For instance, it was not readily discernable why an Oregon landlord couldn’t just convert all rentals to weekly, as is custom in the UK, and avoid the provision entirely.
Subsidized rent increases are already subject to approval by administrators, so this exclusion makes sense. Section 8 renters may fairly see their portion of the rent double depending on their income certification and other factors that go into the secret math, especially if they are starting from the minimum payment of $25/month.
Unlike forms of rent control in New York and San Francisco, the Oregon law doesn’t apply to all housing that existed at time of passage and none going forward, or to all housing of a certain class. It applies to older-than-15-year-old housing on a rolling basis. This means the first fifteen years of any newly constructed unit will be free from rent control. This is a major and completely unheralded provision to help create more units. It is also a fairness to owners of existing housing stock competing against new construction.
Oregon Rent Control Penalties
As with the Just Cause Eviction rule, Oregon landlords who seek to raise the rent in a non-compliant way are subject to triple damages in the form of three times the monthly rent plus actual damages. As with the Just Cause Eviction part of the law, Oregon should have appropriated funds to educate owners and make them aware of this new change and how to comply with it.
What Effect Will Oregon Rent Control Have?
Notably absent from the Oregon rent control law is any board or jury determining which increases are reasonable. The law is cut-and-dry, predictable, and objective. As with all forms of rent control, however, Oregon rent control will have the following adverse consequences:
1.) It will decrease the supply of housing by increasing the average length of tenancy in older buildings. Renters who have a controlled unit will be less likely to move into new units and risk fast rent increases.
2.) It will decrease the quality of housing. Would-be renovators have to wait for tenancies to end naturally and then pay households a one-month’s rent termination fee. This reduces budget and funds available for renovation.

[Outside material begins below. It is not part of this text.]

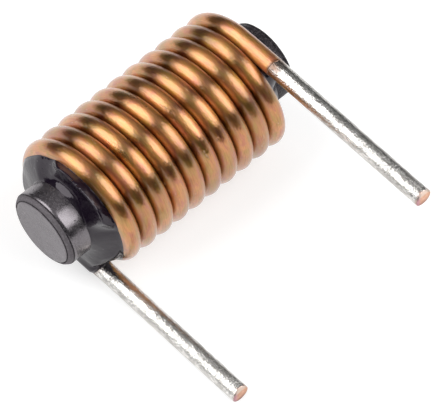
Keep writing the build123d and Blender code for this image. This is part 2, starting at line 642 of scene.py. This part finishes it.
def rod_profile(length):
    """Radii of the rod and their places along it, from its front face to its rear face."""
    flat = rod_r - rod_chamfer
    soft = 0.03 * mm
    half = [(0.02 * mm, 0)]
    half += [(flat * share, 0) for share in (0.25, 0.5, 0.75, 0.9)]
    half += [(flat - groove, 0), (flat - groove / 2, 2 * groove), (flat + groove, groove)]
    half += [(flat + rod_chamfer / 2 + soft, rod_chamfer / 2 - soft)]
    half += [(rod_r - groove, rod_chamfer - groove), (rod_r - 2 * groove, rod_chamfer + groove / 2)]
    half += [(rod_r, rod_chamfer + groove)]
    half += [(rod_r, rod_chamfer + 0.3 * mm), (rod_r, 2 * mm), (rod_r, 4 * mm)]
    return np.array(half + [(r, length - y) for r, y in reversed(half)]).T


def make_rod():
    """Ground ferrite rod, its chamfers a little worn and chipped, its rear end dull, and the grooves at
    its front chamfer dull as painted shade.
    """
    length = rod_high.y - rod_low.y
    radius, y = rod_profile(length)
    angle = np.linspace(0, 2 * pi, rod_sides, endpoint=False)
    points = np.stack(
        [
            axis.x + radius[:, None] * np.cos(angle),
            np.broadcast_to(rod_low.y + y[:, None], (len(y), rod_sides)),
            axis.z - radius[:, None] * np.sin(angle),
        ],
        axis=-1,
    )
    fine_wear = 0.015 * mm * bumps(points, 0.35 * mm, 31)
    wear = fine_wear + 0.01 * mm * bumps(points, 1.1 * mm, 32)
    points[..., 1] += np.where(y < length / 2, 1, -1)[:, None] * np.maximum(wear, 0)
    faces = tube_faces(len(y), rod_sides)
    piece = add_piece("rod", points.reshape(-1, 3), faces, ferrite, "ferrite", "ferrite_rod")
    off_axis = np.hypot(points[..., 0] - axis.x, points[..., 2] - axis.z)
    from_face = np.minimum(points[..., 1] - rod_low.y, rod_high.y - points[..., 1])
    mark(piece, "worn_rim", ((off_axis > rod_r - rod_chamfer) & (from_face < rod_chamfer)).ravel())
    piece.data.materials.append(dull_ferrite)
    # faces in the grooves take the dull ferrite as painted shade; the rear end takes it as well
    for polygon in piece.data.polygons:
        in_shaded_groove = polygon.index // rod_sides in shaded_groove_rings
        polygon.material_index = int(in_shaded_groove or polygon.center.y > dull_from)


make_rod()


# Resin
#
# A place on the resin is given by its turn round the axis, from 0 to 1, where 0 is the bottom, 0.25
# is opposite the leads, 0.5 is the top and 0.75 faces the leads. It is also given by r, its distance
# from the axis, and by out, how far it lies past the middle of the front lead.

resin_depth = 3 * mm
resin_top = 1.2 * mm  # how far out the resin climbs on the rod
resin_creep = 0.9 * mm  # how far it may creep along the wire and the rod
plug_clearance = 0.02 * mm  # between the coil's bore and the resin inside it
plug_from = -0.8 * mm  # further in than this, the resin is a plug in that bore
hidden_wire = 0.04 * mm  # the resin's own wire and rod are thinner than the real ones by these
hidden_rod = 0.015 * mm
hollow = 0.2 * mm  # depth inside the rod where the resin's mesh closes
cell = 0.1 * mm


def eased(value, start, end):
    """Smooth step from 0 to 1 as the value goes from start to end."""
    share = np.clip((value - start) / (end - start), 0, 1)
    return share * share * (3 - 2 * share)


def around(turn, *steps):
    """Value at a turn, eased between steps that pair a turn with a value."""
    value = steps[0][1] + 0 * turn
    for (start, before), (end, after) in zip(steps, steps[1:]):
        value = value + (after - before) * eased(turn, start, end)
    return value


def smooth_least(a, b, width):
    """The lesser of two distances, with the corner between them filled over a width."""
    near = np.maximum(width - np.abs(a - b), 0) / width
    return np.minimum(a, b) - near * near * width / 4


def fillet(a, b, radius):
    """The lesser of two distances, with a round fillet in the corner between them."""
    corner = radius - np.hypot(np.maximum(radius - a, 0), np.maximum(radius - b, 0))
    return np.minimum(np.minimum(a, b), corner)


def resin_face(r, out, turn, foot):
    """Distance to the dished face, which runs from its foot on the rod to its rim on the wire."""
    low_slope = ((0.36, 0.16), (0.42, 0), (0.47, 0.35), (0.53, 0.35), (0.64, 0.26))
    slope = around(turn, *low_slope, (0.7, 0.94), (0.74, 0.94), (0.9, 0.16))
    bowl = mm * around(turn, (0.43, 0), (0.47, 0.54), (0.53, 0.54), (0.65, 0))
    to_wire = ((0.05, 1), (0.13, 0), (0.18, 0), (0.26, 0.55), (0.36, 0.8), (0.42, 1), (0.48, 0))
    wire_front = wire_r - pitch * turn
    fall = (foot - slope * (coil_r - rod_r) - wire_front) * around(turn, *to_wire)
    share = np.clip((r - rod_r) / (coil_r - rod_r), 0, 1.3)
    return (out - foot + slope * (r - rod_r) + (fall - bowl) * share**2) / np.sqrt(1.2 + slope * slope)


def resin_side(r, out, turn, over_lead):
    """Distance to the side, which follows the wire. It flares or is drawn in on parts of the turn."""
    if over_lead:
        overhang = 0.45 * around(turn, (0.42, 0), (0.48, 1), (0.6, 1), (0.68, 0))
        draft = 0.5 * around(turn, (0.78, 0), (0.85, 1), (0.93, 1), (1, 0))
        flare = mm * around(turn, (0.08, 0), (0.14, 0.3), (0.28, 0.25), (0.36, 0))
    else:
        open_side = around(turn, (0.4, 0), (0.48, 1), (0.8, 1), (0.9, 0))
        overhang = 0
        draft = 0.8 * open_side
        flare = -1.3 * mm * open_side
    wire_front = wire_r - pitch * turn
    lip = coil_r + flare + (overhang - draft) * np.maximum(out - wire_front, 0) + 0.6 * mm * draft
    plug = coil_r - wire_r - plug_clearance
    return r - np.where(out > plug_from, lip, plug)


def lead_tab(along_lead, out, z):
    """Distance to the lobe that the resin sends out over the start of the lead."""
    middle = 0.9 * mm
    height = -4.15 * mm
    to_end = 1.7 * mm - np.abs(along_lead - middle)
    to_top = 1.1 * mm - np.abs(z - height)
    return np.maximum(-fillet(to_end, to_top, 0.5 * mm), -0.3 * mm - out)


def lead_cover(x, out, z, along_lead):
    """Distance to the sleeve of resin round the first stretch of the lead, which ends softly."""
    radius = 0.74 * mm
    end = 2.75 * mm
    across = np.hypot(z + coil_r - 0.2 * mm, out - 0.05 * mm)
    sleeve = np.hypot(across, np.minimum(x, 0)) - radius
    return -smooth_least(-sleeve, end - along_lead, 0.3 * mm)


def thinned_wire(x, out, z, r, turn):
    """Distance to the first two turns and the lead, thin enough to stay hidden in the copper."""
    first = np.hypot(r - coil_r, out + pitch * turn)
    second = np.hypot(r - coil_r, out + pitch * (turn + 1))
    lead = np.where(x > 0, np.hypot(z + coil_r, out), 1)
    return np.minimum(np.minimum(first, second), lead) - (wire_r - hidden_wire)


def resin_field(points, over_lead):
    """Distance to the front end's resin, less than zero inside it. It may run on over the lead."""
    x = points[..., 0] - axis.x
    out = front_lead.y - points[..., 1]
    z = points[..., 2] - axis.z
    r = np.hypot(x, z)
    turn = np.mod(np.arctan2(-x, -z) / (2 * pi), 1)
    along_lead = x - 0.5 * (z + coil_r)
    foot = mm * around(turn, (0.36, 1.12), (0.42, 0.65), (0.53, 0.7), (0.66, 1.12))
    edge = mm * around(turn, (0.43, 0.3), (0.48, 0.05), (0.62, 0.05), (0.7, 0.3))
    creep = mm * around(turn, (0.25, 0.3), (0.33, 0.12), (0.48, 0.05), (0.62, 0.05), (0.7, 0.3))
    side = resin_side(r, out, turn, over_lead)
    if over_lead:
        side = fillet(side, lead_tab(along_lead, out, z), 0.8 * mm)
    body = -fillet(-resin_face(r, out, turn, foot), -side, edge)
    body = np.maximum(body, -resin_depth - out)
    thinned_rod = r - (rod_r - hidden_rod)
    wetted = smooth_least(body, thinned_wire(x, out, z, r, turn), creep)
    wetted = fillet(wetted, thinned_rod, resin_top - foot)
    wetted = np.maximum(wetted, body - resin_creep)
    if over_lead:
        wetted = smooth_least(wetted, lead_cover(x, out, z, along_lead), 0.5 * mm)
    return np.maximum(wetted, rod_r - hollow - r)


def make_resin(name, flip, over_lead):
    """Resin at one end of the coil. The rear end is a front end turned half round about X."""
    reach = 6.0 * mm
    outward = 1.6 * mm
    inward = resin_depth + 0.2 * mm
    low = (axis.x - reach, front_lead.y - outward, axis.z - reach)
    high = (axis.x + reach, front_lead.y + inward, axis.z + reach)
    vertices, faces = surface_net(lambda points: resin_field(points, over_lead), low, high, cell)
    middle = np.array(coil_centre)
    placed = middle + (vertices - middle) * flip
    add_piece(f"{name}_end_resin", placed, faces, resin, "black_resin", f"{name}_resin")


make_resin("front", np.ones(3), over_lead=True)
make_resin("rear", np.array((1, -1, -1)), over_lead=False)


# Camera

camera_azimuth = radians(-43.3)
camera_elevation = radians(57.88)
camera_distance = 455.9 * mm
camera_lens = 486.5  # in millimetres, for a sensor 36 wide
aim_right = 4.85 * mm
aim_up = -5.23 * mm


def toward(azimuth, elevation):
    """Direction with an azimuth and an elevation in radians."""
    level = cos(elevation)
    return Vector((level * cos(azimuth), level * sin(azimuth), sin(elevation)))


def make_camera():
    """Camera with a long lens, aimed a little beside the coil."""
    backward = toward(camera_azimuth, camera_elevation)
    right = Vector((-sin(camera_azimuth), cos(camera_azimuth), 0))
    up = backward.cross(right)
    data = bpy.data.cameras.new("camera")
    data.lens = camera_lens
    data.sensor_width = 36
    data.clip_start = 0.01
    camera = add_object("camera", data)
    camera.location = coil_centre + aim_right * right + aim_up * up + camera_distance * backward
    camera.rotation_euler = backward.to_track_quat("Z", "Y").to_euler()
    return camera


bpy.context.scene.camera = make_camera()


# Floor

floor_reach = 1.0


def floor_material():
    """Pale matt floor that glows: to the camera it is white, and in reflections it is bright."""
    material, tree, shader = new_material(
        "floor",
        Base_Color=(0.55, 0.55, 0.55, 1),
        Roughness=0.9,
        Specular_IOR_Level=0,
        Emission_Color=(1, 1, 1, 1),
    )
    rays = add_node(tree, "LightPath").outputs
    in_reflections = calculated(tree, "MULTIPLY", rays["Is Glossy Ray"], 0.5)
    glow = calculated(tree, "MULTIPLY_ADD", rays["Is Camera Ray"], 0.6, in_reflections)
    tree.links.new(glow, shader.inputs["Emission Strength"])
    return material


corners = ((-1, -1), (1, -1), (1, 1), (-1, 1))
floor_mesh = bpy.data.meshes.new("floor")
floor_mesh.from_pydata([(floor_reach * x, floor_reach * y, 0) for x, y in corners], [], [(0, 1, 2, 3)])
floor_mesh.materials.append(floor_material())
floor = add_object("floor", floor_mesh)


# Lamps

lamp_distance = 0.6


def softbox(name, azimuth, elevation, tilt, width, height, radiance):
    """Oval lamp that faces the part. Its place, tilt and angular size are in degrees."""
    lamp = bpy.data.lights.new(name, "AREA")
    lamp.shape = "ELLIPSE"
    lamp.size = 2 * lamp_distance * tan(radians(width / 2))
    lamp.size_y = 2 * lamp_distance * tan(radians(height / 2))
    lamp.energy = radiance * pi * pi / 4 * lamp.size * lamp.size_y
    light = add_object(name, lamp)
    direction = toward(radians(azimuth), radians(elevation))
    light.location = coil_centre + lamp_distance * direction
    facing = direction.to_track_quat("Z", "Y") @ Quaternion((0, 0, 1), radians(tilt))
    light.rotation_euler = facing.to_euler()


softbox("left_softbox", azimuth=-127, elevation=43, tilt=27, width=48, height=70, radiance=3.0)
softbox("right_softbox", azimuth=46, elevation=43, tilt=51, width=45, height=70, radiance=3.0)


# World


def make_world():
    """White sky, all but dark near the horizon and dim overhead."""
    world = bpy.data.worlds.new("world")
    world.use_nodes = True
    tree = world.node_tree
    direction = add_node(tree, "TexCoord").outputs["Generated"]
    rise = add_node(tree, "SeparateXYZ", {0: direction}).outputs["Z"]
    squared = calculated(tree, "MULTIPLY", rise, rise)
    background = tree.nodes["Background"]
    background.inputs["Color"].default_value = (1, 1, 1, 1)
    strength = calculated(tree, "MULTIPLY_ADD", squared, 0.4, 0.03)
    tree.links.new(strength, background.inputs["Strength"])
    return world


bpy.context.scene.world = make_world()
bpy.context.scene.view_settings.view_transform = "Standard"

3.) It will have a disparate impact on minority households. When landlords are considering how to offset risk, the basic trade-off is whether to wait for a renter with a great application, or to reduce vacancy cost by giving a chance to a more marginal application. With rent increases capped and Just Cause Eviction protections in place, landlords can be expected to wait longer for higher scoring applicants. Groups that are disproportionately likely to have unfairly bad credit, unfair convictions (especially for possession, which is housing irrelevant), and unstable housing history will suffer.
4.) It will deter landlords from investing in Oregon. Landlords don’t like being told to do ineffective things and are free to invest in other states.
5.) It will incur additional civil cost in the form of increased litigation, increased administrative burden calculating the maximum rent allowable, and decreased tax base for deferred-maintenance properties.
Oregon Rent Control Conclusion
Oregon’s form of rent control and Just Cause Eviction are predictable, objective, and recognize the important role of market forces. Their form of rent control and Just Cause Eviction stand in marked contrast to Massachusetts proposals for similar concepts, which are arbitrary, partisan, and designed to eliminate the market.
Oregon’s increased legislative transparency must be at least partly to thank for what looks like a lot of compromise. Unfortunately, when two camps on opposite sides of a canyon compromise on where to pitch the next tent, both fall into the canyon. Rent control has been demonstrated to have a negative effect, and the passage of this bill distracts from real issues around zoning, density, and permanent supportive subsidy.